When the organization uses the same recordkeeper for both plans, Idone says, nine out of ten participants would be unlikely to know the difference between the two plans, and often participants think of the two plans as one, with the same products.

NEXT: When a non-ERISA 403(b) is the right plan.

One reasonable explanation for offering both an ERISA and non-ERISA plan Idone says she’s heard from an organization’s chief financial officer is that side-by-side offerings give employees a choice. “[But] is it a good choice?” she asks. “There’s no fee disclosure, no independent review of investments. On a plan committee with six or seven members, the members often don’t know the difference.”

Idone, whose business is largely nonprofits and 403(b) plans, concedes that many small to medium-size nonprofits benefit by offering a non-ERISA 403(b) without a match. “It’s not uncommon to have 200 employees eligible for a voluntary-only plan, but only 50 employees participating,” she says. ERISA requires organizations with more than 100 eligibles to conduct a plan audit each year at a cost ranging from $5,000 to $15,000—a significant expense for some plan sponsors.

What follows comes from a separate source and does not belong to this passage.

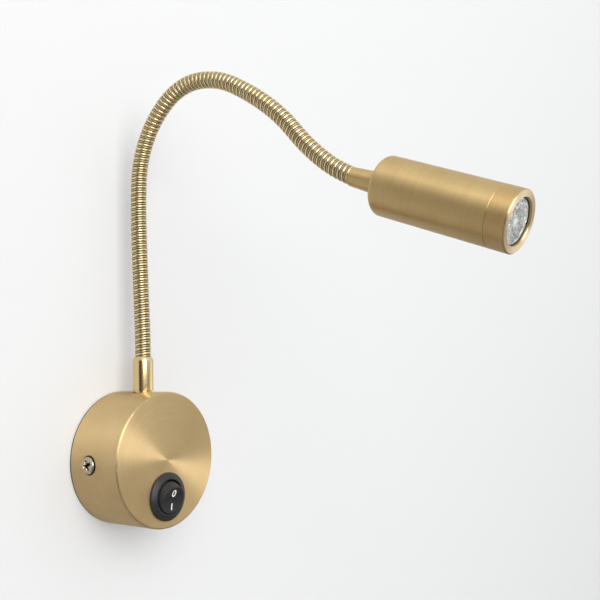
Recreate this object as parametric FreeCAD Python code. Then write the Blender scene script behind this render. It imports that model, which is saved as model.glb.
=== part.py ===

But, in general, Idone believes the current regulations that govern non-ERISA 403(b)s don’t go far enough, and the plans should have been eliminated. “I can’t imagine the government is going to go too much longer with no reporting being done on these non-ERISA plans,” she says.

However, Lowder believes the plans are useful for some nonprofits, especially with an administrative burden eased by industry support. “Generally speaking, public school districts don’t have HR departments or staff members in these plans with plan expertise,” she points out. “When the regulations first changed, it created some angst and some employers tried to terminate their plans, but the industry worked to put together compliance support for these employers to help them.”